§ Data extract:
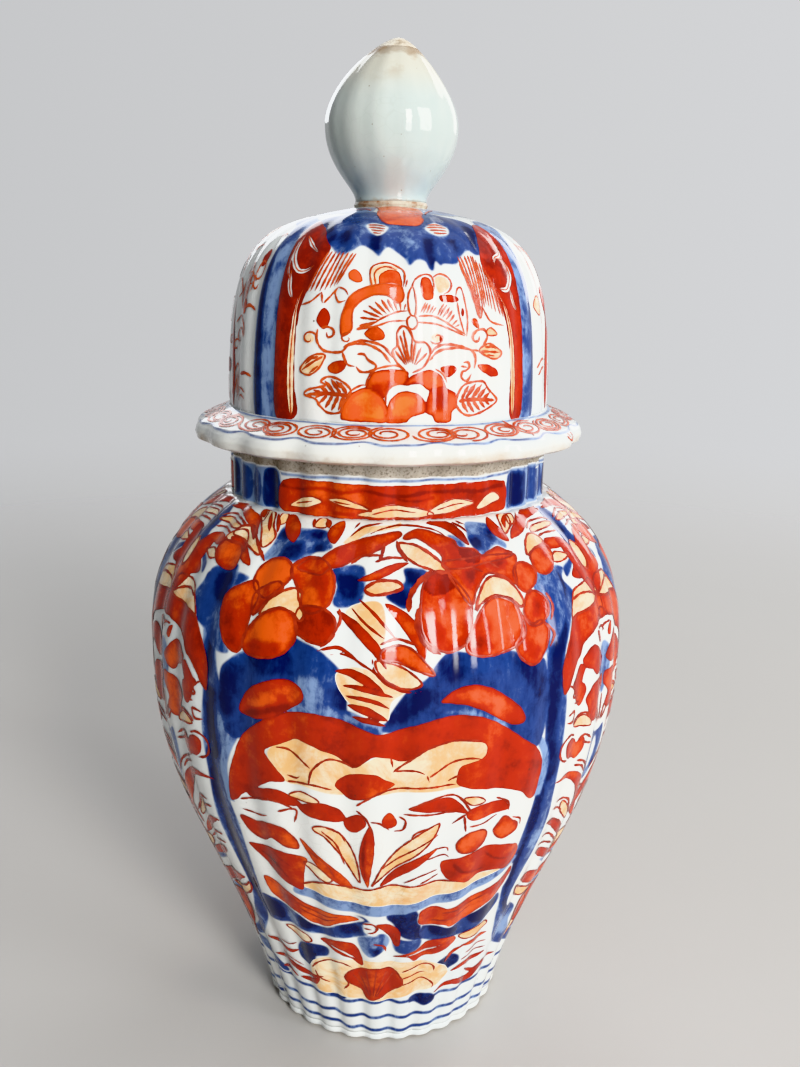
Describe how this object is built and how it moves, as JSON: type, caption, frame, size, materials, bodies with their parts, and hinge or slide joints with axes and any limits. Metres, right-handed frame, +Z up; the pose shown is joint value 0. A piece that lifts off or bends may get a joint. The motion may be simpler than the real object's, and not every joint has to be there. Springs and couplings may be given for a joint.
{
  "type": "ginger jar",
  "caption": "Ribbed baluster porcelain jar with an upright neck and a lift-off domed lid: scalloped flange, locating collar and bud finial, painted in blue, iron red and cream panels.",
  "frame": {"origin": "centre of the foot, on the surface that the jar stands on", "axes": "+Z up along the jar's axis; the main painted panel faces -Y"},
  "size_m": [0.1472, 0.1472, 0.3],
  "materials": {
    "porcelain_glaze": "glossy, faintly blue-grey glaze",
    "bare_clay": "unglazed, matt, gritty",
    "seam_stain": "matt, rust-brown",
    "cobalt_blue": "blue painted under the glaze",
    "iron_red": "red enamel over the glaze",
    "outline_red": "dark red line enamel",
    "cream_wash": "worn pale gilding and cream wash"
  },
  "bodies": {
    "jar": {"foot_ring": "bare_clay", "jar_body": "porcelain_glaze", "neck_ring": "porcelain_glaze"},
    "lid": {"lid_collar": "bare_clay", "lid_flange": "porcelain_glaze", "lid_dome": "porcelain_glaze", "finial_seam": "seam_stain", "finial_bud": "porcelain_glaze", "finial_tip": "bare_clay"}
  },
  "joints": [
    {"name": "lid_lift", "type": "slide", "parent": "jar", "child": "lid", "axis": [0, 0, 1], "range_m": [0, 0.12]}
  ]
}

§ To be done: Nothing should be left out: repeat all of the data exactly.

§ Solution to this task:
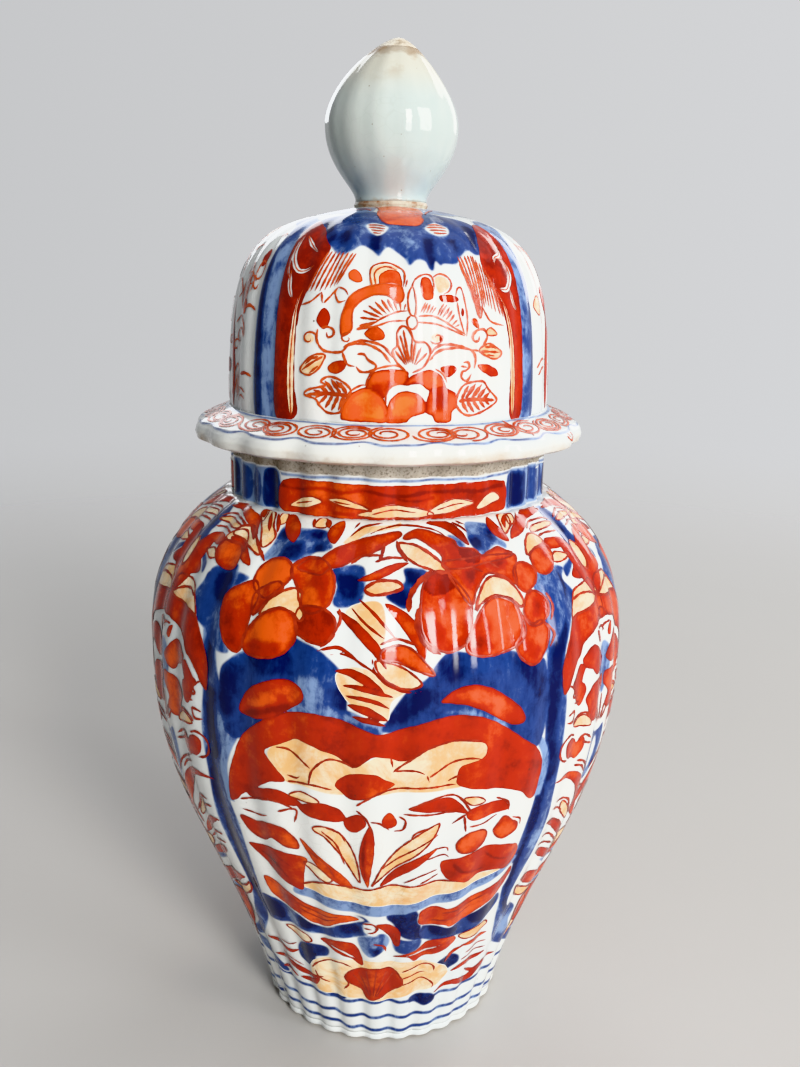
Describe how this object is built and how it moves, as JSON: type, caption, frame, size, materials, bodies with their parts, and hinge or slide joints with axes and any limits. Metres, right-handed frame, +Z up; the pose shown is joint value 0. A piece that lifts off or bends may get a joint. The motion may be simpler than the real object's, and not every joint has to be there. Springs and couplings may be given for a joint.
{
  "type": "ginger jar",
  "caption": "Ribbed baluster porcelain jar with an upright neck and a lift-off domed lid: scalloped flange, locating collar and bud finial, painted in blue, iron red and cream panels.",
  "frame": {"origin": "centre of the foot, on the surface that the jar stands on", "axes": "+Z up along the jar's axis; the main painted panel faces -Y"},
  "size_m": [0.1472, 0.1472, 0.3],
  "materials": {
    "porcelain_glaze": "glossy, faintly blue-grey glaze",
    "bare_clay": "unglazed, matt, gritty",
    "seam_stain": "matt, rust-brown",
    "cobalt_blue": "blue painted under the glaze",
    "iron_red": "red enamel over the glaze",
    "outline_red": "dark red line enamel",
    "cream_wash": "worn pale gilding and cream wash"
  },
  "bodies": {
    "jar": {"foot_ring": "bare_clay", "jar_body": "porcelain_glaze", "neck_ring": "porcelain_glaze"},
    "lid": {"lid_collar": "bare_clay", "lid_flange": "porcelain_glaze", "lid_dome": "porcelain_glaze", "finial_seam": "seam_stain", "finial_bud": "porcelain_glaze", "finial_tip": "bare_clay"}
  },
  "joints": [
    {"name": "lid_lift", "type": "slide", "parent": "jar", "child": "lid", "axis": [0, 0, 1], "range_m": [0, 0.12]}
  ]
}